--- start ---
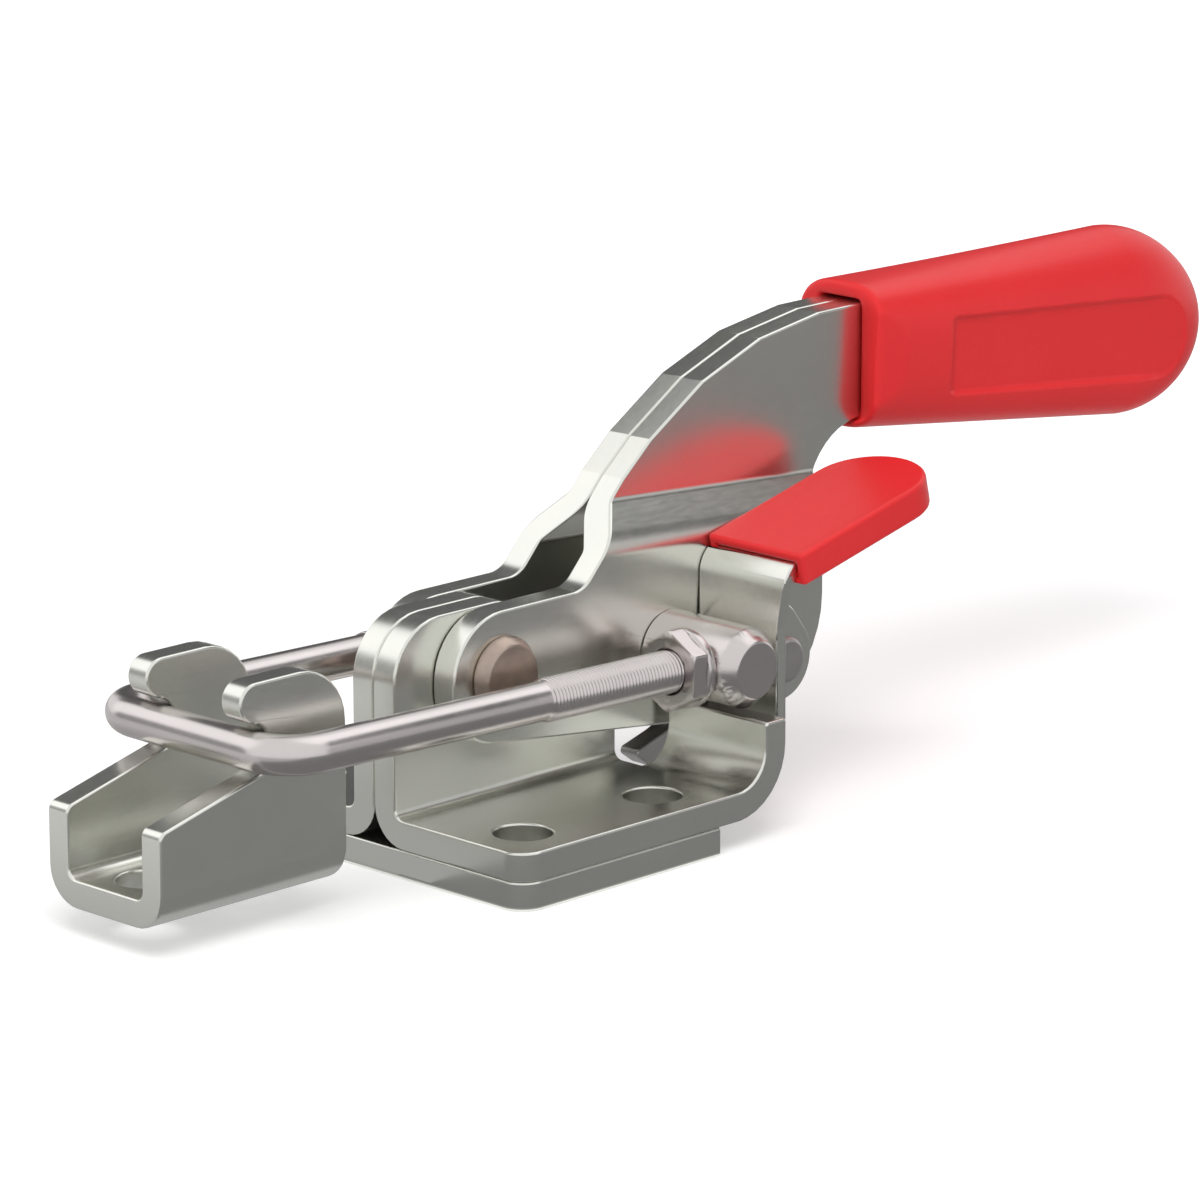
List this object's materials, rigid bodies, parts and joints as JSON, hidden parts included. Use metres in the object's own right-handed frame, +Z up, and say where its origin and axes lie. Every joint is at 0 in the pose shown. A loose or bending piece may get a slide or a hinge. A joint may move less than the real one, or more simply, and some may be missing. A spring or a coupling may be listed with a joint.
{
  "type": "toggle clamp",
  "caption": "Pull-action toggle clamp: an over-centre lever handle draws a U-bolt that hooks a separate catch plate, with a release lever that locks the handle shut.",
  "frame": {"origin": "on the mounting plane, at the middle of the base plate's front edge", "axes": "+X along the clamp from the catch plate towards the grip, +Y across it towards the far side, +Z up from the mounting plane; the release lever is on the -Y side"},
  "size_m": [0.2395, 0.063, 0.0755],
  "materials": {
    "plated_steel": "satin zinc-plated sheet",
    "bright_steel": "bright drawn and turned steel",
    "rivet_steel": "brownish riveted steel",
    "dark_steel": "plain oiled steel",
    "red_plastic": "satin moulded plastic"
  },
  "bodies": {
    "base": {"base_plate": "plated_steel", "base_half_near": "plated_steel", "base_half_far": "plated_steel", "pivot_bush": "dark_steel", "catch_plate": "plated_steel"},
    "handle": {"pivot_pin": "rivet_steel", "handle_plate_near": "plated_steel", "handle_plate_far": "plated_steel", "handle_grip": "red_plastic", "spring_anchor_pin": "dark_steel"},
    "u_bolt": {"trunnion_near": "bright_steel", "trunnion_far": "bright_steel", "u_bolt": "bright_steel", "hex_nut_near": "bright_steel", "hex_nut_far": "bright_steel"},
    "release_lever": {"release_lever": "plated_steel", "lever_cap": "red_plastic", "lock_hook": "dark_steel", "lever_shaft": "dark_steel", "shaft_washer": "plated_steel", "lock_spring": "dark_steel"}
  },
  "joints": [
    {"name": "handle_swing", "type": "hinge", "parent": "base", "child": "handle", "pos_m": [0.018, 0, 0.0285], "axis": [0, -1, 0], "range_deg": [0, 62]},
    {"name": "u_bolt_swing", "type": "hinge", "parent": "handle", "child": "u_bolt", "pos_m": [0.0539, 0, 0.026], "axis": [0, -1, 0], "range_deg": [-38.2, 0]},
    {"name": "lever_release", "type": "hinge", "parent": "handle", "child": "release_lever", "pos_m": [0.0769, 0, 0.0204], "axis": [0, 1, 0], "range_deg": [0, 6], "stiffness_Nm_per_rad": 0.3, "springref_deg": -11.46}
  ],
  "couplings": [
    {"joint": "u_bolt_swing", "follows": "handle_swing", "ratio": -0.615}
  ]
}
--- end ---
* **Exercise requirements**: List all lines where "joints" occurs.

* **Solution to this problem**:
List this object's materials, rigid bodies, parts and joints as JSON, hidden parts included. Use metres in the object's own right-handed frame, +Z up, and say where its origin and axes lie. Every joint is at 0 in the pose shown. A loose or bending piece may get a slide or a hinge. A joint may move less than the real one, or more simply, and some may be missing. A spring or a coupling may be listed with a joint.
  "joints": [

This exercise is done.